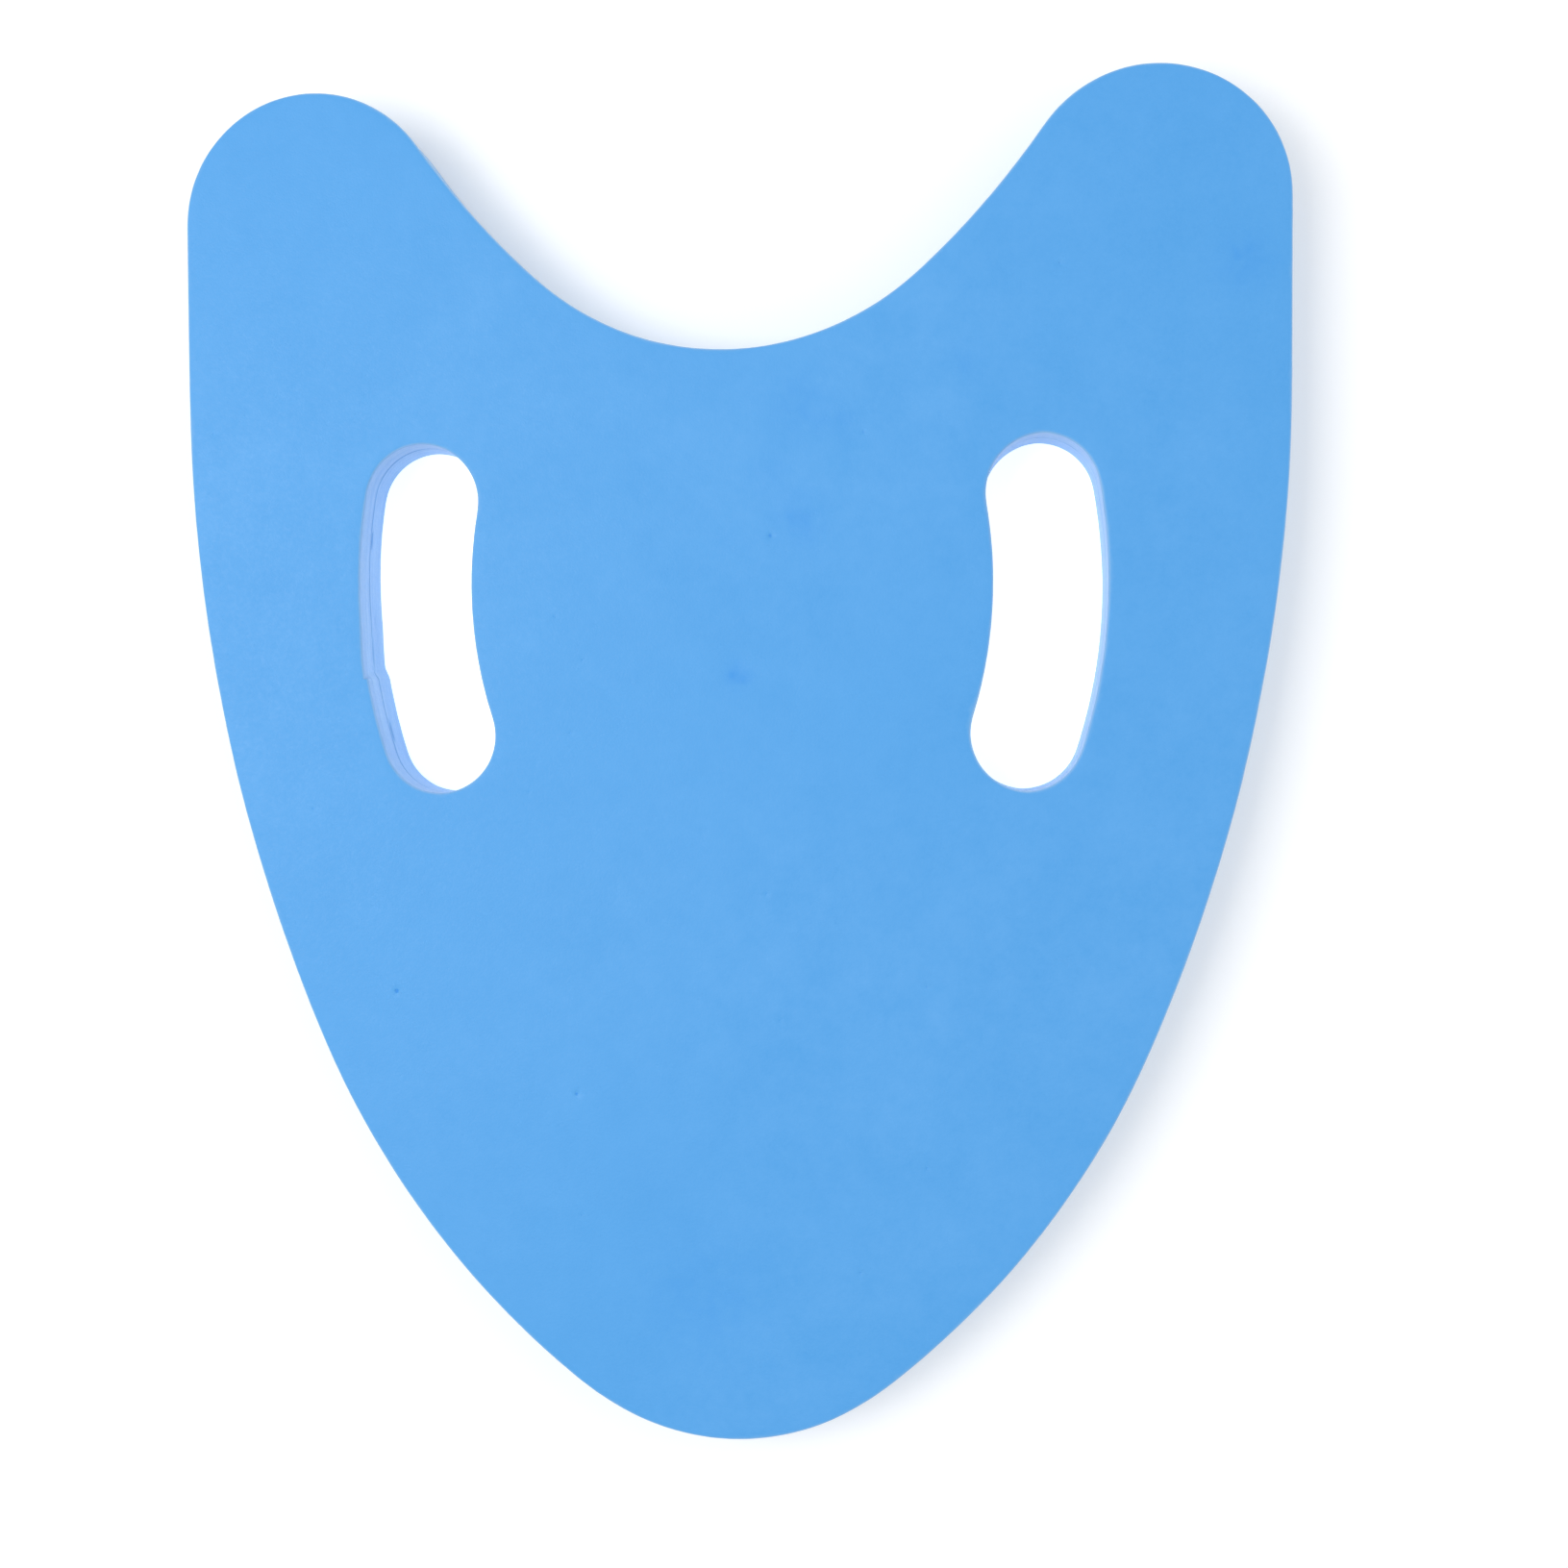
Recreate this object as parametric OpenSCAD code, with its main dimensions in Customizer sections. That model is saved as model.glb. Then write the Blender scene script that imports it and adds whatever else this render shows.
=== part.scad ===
// Swimming kickboard cut from foam: a shield shape with two horns, a rounded tip and two hand slots.
// Two foam sheets are bonded face to face by a film of glue, and the outline and slots are cut through both.
// The board lies flat: X across it, +Y towards the horns, +Z up, with its underside at z = 0.

/* [Board] */
// Width across the straight sides
board_w = 311; // [306:1:316]
// Length from the tip to the tops of the horns
board_l = 385; // [380:1:392]
// Thickness of the finished board
board_t = 25; // [16:1:40]

/* [Layers] */
// Share of the thickness that the upper sheet takes
upper_share = 0.48; // [0.3:0.01:0.7]
// Thickness of the glue film between the sheets
glue_t = 0.3; // [0.2:0.05:0.5]

/* [Tip and sides] */
// Radius of the rounded tip
tip_r = 66; // [62:1:69]
// Turn of the tip's arc on each side of the middle, in degrees
tip_turn = 29; // [27:0.5:31]
// Radius of the short arc that leads the tip into the side
cheek_r = 93; // [85:1:100]
// Turn of that short arc
cheek_turn = 10; // [9:0.5:11]
// Radius of the lower half of the side
lower_side_r = 248; // [240:1:255]
// Turn of the lower half of the side
lower_side_turn = 28; // [27:0.5:29]

/* [Horns and notch] */
// Radius of the round horn ends
horn_r = 37; // [34:1:39]
// Turn of a horn's arc, from the straight side round to the notch
horn_turn = 145; // [143:0.5:147]
// Radius of the shallow hollow between a horn and the notch
neck_r = 230; // [200:5:260]
// Turn of that hollow
neck_turn = 13; // [11:0.5:15]

/* [Hand slots] */
// Width of a slot, which is also the diameter of its round ends
slot_w = 33; // [26:0.5:36]
// Radius of the arc along the middle of a slot
slot_arc_r = 141; // [135:1:150]
// How far the centre of the right slot's arc lies past the board's middle line
slot_arc_x = 51; // [48:1:54]
// Distance of that centre above the middle of the board's length
slot_arc_y = 51.5; // [45:0.5:58]
// Angle of the arc's lower end, below level
slot_down = 17.5; // [12:0.5:20]
// Angle of the arc's upper end, above level
slot_up = 10; // [6:0.5:14]

/* [Hidden] */

foam_blue = [0.40, 0.69, 0.95];
glue_grey = [0.62, 0.72, 0.82];

// Furthest that a chord may stray from its arc
flatness = 0.02;

// Heights of the layers
upper_t = board_t * upper_share;
lower_t = board_t - upper_t - glue_t;

// An outline is a path of arcs. A place on it is a state, [x, y, heading in degrees].
// A positive radius and turn bear left and a negative pair bears right, so a path that goes round
// the board anticlockwise bulges outwards on the positive arcs and hollows inwards on the negative ones.
function arc_centre(state, r) = [state.x - r * sin(state.z), state.y + r * cos(state.z)];
function after_arc(state, r, turn) =
    let (centre = arc_centre(state, r), heading = state.z + turn)
    [centre.x + r * sin(heading), centre.y - r * cos(heading), heading];

// Points along an arc from its start on. The end is left to what follows.
function arc_points(state, r, turn) =
    let (steps = ceil(abs(turn) / (2 * acos(1 - flatness / abs(r)))))
    [for (i = [0:steps - 1]) let (place = after_arc(state, r, turn * i / steps)) [place.x, place.y]];

// Right side of the board, from the tip up to its widest point
tip_start = [0, -board_l / 2, 0];
tip_end = after_arc(tip_start, tip_r, tip_turn);
cheek_end = after_arc(tip_end, cheek_r, cheek_turn);
lower_side_end = after_arc(cheek_end, lower_side_r, lower_side_turn);

// The upper half of the side is the arc that comes square to the width just at the widest point.
upper_side_turn = 90 - lower_side_end.z;
upper_side_r = (board_w / 2 - lower_side_end.x) / (1 - sin(lower_side_end.z));
upper_side_end = after_arc(lower_side_end, upper_side_r, upper_side_turn);

// A straight stretch leads on to the horn, and a shallow hollow from the horn to the notch.
horn_start = [board_w / 2, board_l / 2 - horn_r, 90];
horn_end = after_arc(horn_start, horn_r, horn_turn);
neck_end = after_arc(horn_end, -neck_r, -neck_turn);

// The notch is the one arc, centred on the middle line, that joins both hollows smoothly.
notch_turn = neck_end.z - 180;
notch_r = neck_end.x / sin(notch_turn);
notch_bottom = [0, arc_centre(neck_end, -notch_r).y - notch_r];

right_edge = concat(
    arc_points(tip_start, tip_r, tip_turn),
    arc_points(tip_end, cheek_r, cheek_turn),
    arc_points(cheek_end, lower_side_r, lower_side_turn),
    arc_points(lower_side_end, upper_side_r, upper_side_turn),
    [[upper_side_end.x, upper_side_end.y]],
    arc_points(horn_start, horn_r, horn_turn),
    arc_points(horn_end, -neck_r, -neck_turn),
    arc_points(neck_end, -notch_r, -notch_turn)
);
left_edge = [for (i = [len(right_edge) - 1:-1:1]) [-right_edge[i].x, right_edge[i].y]];

// Right hand slot, from the lower end of its outer wall round by the upper end
slot_turn = slot_down + slot_up;
slot_outer_r = slot_arc_r + slot_w / 2;
slot_inner_r = slot_arc_r - slot_w / 2;
outer_wall_start = [
    slot_outer_r * cos(slot_down) - slot_arc_x,
    slot_arc_y - slot_outer_r * sin(slot_down),
    90 - slot_down
];
outer_wall_end = after_arc(outer_wall_start, slot_outer_r, slot_turn);
inner_wall_start = after_arc(outer_wall_end, slot_w / 2, 180);
inner_wall_end = after_arc(inner_wall_start, -slot_inner_r, -slot_turn);

module board_outline() {
    polygon(concat(right_edge, [notch_bottom], left_edge));
}

module hand_slot() {
    polygon(concat(
        arc_points(outer_wall_start, slot_outer_r, slot_turn),
        arc_points(outer_wall_end, slot_w / 2, 180),
        arc_points(inner_wall_start, -slot_inner_r, -slot_turn),
        arc_points(inner_wall_end, slot_w / 2, 180)
    ));
}

// One layer of the board, cut through by the outline and both slots
module cut_layer(bottom, thickness) {
    translate([0, 0, bottom]) linear_extrude(thickness) difference() {
        board_outline();
        hand_slot();
        mirror([1, 0]) hand_slot();
    }
}

module lower_foam_sheet() {
    color(foam_blue) cut_layer(0, lower_t);
}

module glue_film() {
    color(glue_grey) cut_layer(lower_t, glue_t);
}

module upper_foam_sheet() {
    color(foam_blue) cut_layer(lower_t + glue_t, upper_t);
}

upper_foam_sheet();
glue_film();
lower_foam_sheet();
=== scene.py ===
"""A foam swimming kickboard: the looks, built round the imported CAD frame.

Both foam sheets are rebuilt as dense meshes along the CAD's own cut lines. They get softened rims, faces
that aren't quite flat, and walls that show how a blade went through them. The glue film between them is
rebuilt with an uneven edge, a little way inside the walls.
Lengths in the shape functions are in millimetres. Meshes, lights and the camera are in metres.
"""

import math
import random

import bpy
import numpy as np
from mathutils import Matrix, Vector, geometry, kdtree, noise


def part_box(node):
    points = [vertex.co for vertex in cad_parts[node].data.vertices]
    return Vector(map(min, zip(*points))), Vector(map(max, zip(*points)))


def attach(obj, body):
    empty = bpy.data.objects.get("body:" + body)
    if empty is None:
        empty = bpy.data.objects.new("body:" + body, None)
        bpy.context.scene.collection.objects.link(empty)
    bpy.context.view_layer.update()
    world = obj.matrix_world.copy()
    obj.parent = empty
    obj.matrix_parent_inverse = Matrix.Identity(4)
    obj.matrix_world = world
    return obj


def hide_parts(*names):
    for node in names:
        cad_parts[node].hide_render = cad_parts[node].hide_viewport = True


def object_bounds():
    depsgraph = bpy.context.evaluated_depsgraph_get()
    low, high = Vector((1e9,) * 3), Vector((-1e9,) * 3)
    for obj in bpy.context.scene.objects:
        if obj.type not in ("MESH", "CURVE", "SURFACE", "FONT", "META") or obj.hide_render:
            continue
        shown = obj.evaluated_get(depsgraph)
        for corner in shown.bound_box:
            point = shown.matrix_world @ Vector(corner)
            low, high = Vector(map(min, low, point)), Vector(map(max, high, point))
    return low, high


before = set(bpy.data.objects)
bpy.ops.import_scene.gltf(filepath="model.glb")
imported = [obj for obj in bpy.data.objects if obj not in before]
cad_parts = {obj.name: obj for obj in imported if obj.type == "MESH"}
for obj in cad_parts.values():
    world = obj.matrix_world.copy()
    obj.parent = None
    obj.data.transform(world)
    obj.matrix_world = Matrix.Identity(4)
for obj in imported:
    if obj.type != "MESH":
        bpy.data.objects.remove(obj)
cad_low, cad_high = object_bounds()

MM = 0.001

# Heights of the layers, from the CAD
BOARD_T = cad_high.z / MM
GLUE_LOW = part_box("glue_film")[0].z / MM
GLUE_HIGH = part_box("glue_film")[1].z / MM

# Spacing of the points along the cut lines, over the outer faces, and over the faces hidden in the seam
OUTLINE_STEP = 1.3
SLOT_STEP = 0.9
FACE_STEP = 1.9
HIDDEN_STEP = 12.0

# Rim: its radius, the rows of points round it, and how the foam's cut colour takes over down it
RIM_R = 0.8
RIM_ROWS = 5
CUT_RISE = 1.3
CUT_AT_TOP = 0.3

# Wall: the height of its rows, finer near the seam, and of the lip where the sheet turns in to the seam
WALL_ROW = 0.95
FINE_ROW = 0.34
FINE_REACH = 2.5
LIP_DEPTH = 0.6
LIP_INSET = 0.34
LIP_ROWS = (0.4, 0.7, 0.9, 1.0)
LIP_POWER = 2.4

# Depth of the hollow that a blade leaves halfway up a wall
HOLLOW = 0.16

# Noise on the walls: amplitude, length along the wall, height across it, and a seed
WALL_NOISE = [(0.13, 38, 55, 0), (0.035, 17, 1.5, 3), (0.03, 3.1, 4.5, 7)]

# Depth at which a wall no longer follows the waves of the face over it
FACE_FADE = 6.0

# How far the blade kept inside each slot's CAD line: on the inner wall, by the board's middle, on the outer
# wall, by its side, and at the ends towards the horns and the tip. The outer wall leans, so its foot stands
# out by that much more at the wall's end towards the tip, and at its end towards the horns. The lean changes
# from one to the other over the reach past FOOT_TURN_Y.
LEFT_SLOT_CUT = {
    "inner": 0.0,
    "outer": 0.5,
    "horn_end": 0.35,
    "tip_end": -0.2,
    "foot_by_tip": 0.7,
    "foot_by_horn": -0.2,
}
RIGHT_SLOT_CUT = {
    "inner": 0.7,
    "outer": 0.75,
    "horn_end": 0.45,
    "tip_end": -0.2,
    "foot_by_tip": -0.45,
    "foot_by_horn": -0.35,
}
FOOT_TURN_Y = 15
FOOT_TURN_REACH = 70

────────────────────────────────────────

— PROBLEM DESCRIPTION —
Within the material above, transcribe exactly the lines that run from the line holding "and both slots" through the line holding "points = [vertex.co".

— RESULT FOR THIS EXERCISE —
// One layer of the board, cut through by the outline and both slots
module cut_layer(bottom, thickness) {
    translate([0, 0, bottom]) linear_extrude(thickness) difference() {
        board_outline();
        hand_slot();
        mirror([1, 0]) hand_slot();
    }
}

module lower_foam_sheet() {
    color(foam_blue) cut_layer(0, lower_t);
}

module glue_film() {
    color(glue_grey) cut_layer(lower_t, glue_t);
}

module upper_foam_sheet() {
    color(foam_blue) cut_layer(lower_t + glue_t, upper_t);
}

upper_foam_sheet();
glue_film();
lower_foam_sheet();
=== scene.py ===
"""A foam swimming kickboard: the looks, built round the imported CAD frame.

Both foam sheets are rebuilt as dense meshes along the CAD's own cut lines. They get softened rims, faces
that aren't quite flat, and walls that show how a blade went through them. The glue film between them is
rebuilt with an uneven edge, a little way inside the walls.
Lengths in the shape functions are in millimetres. Meshes, lights and the camera are in metres.
"""

import math
import random

import bpy
import numpy as np
from mathutils import Matrix, Vector, geometry, kdtree, noise


def part_box(node):
    points = [vertex.co for vertex in cad_parts[node].data.vertices]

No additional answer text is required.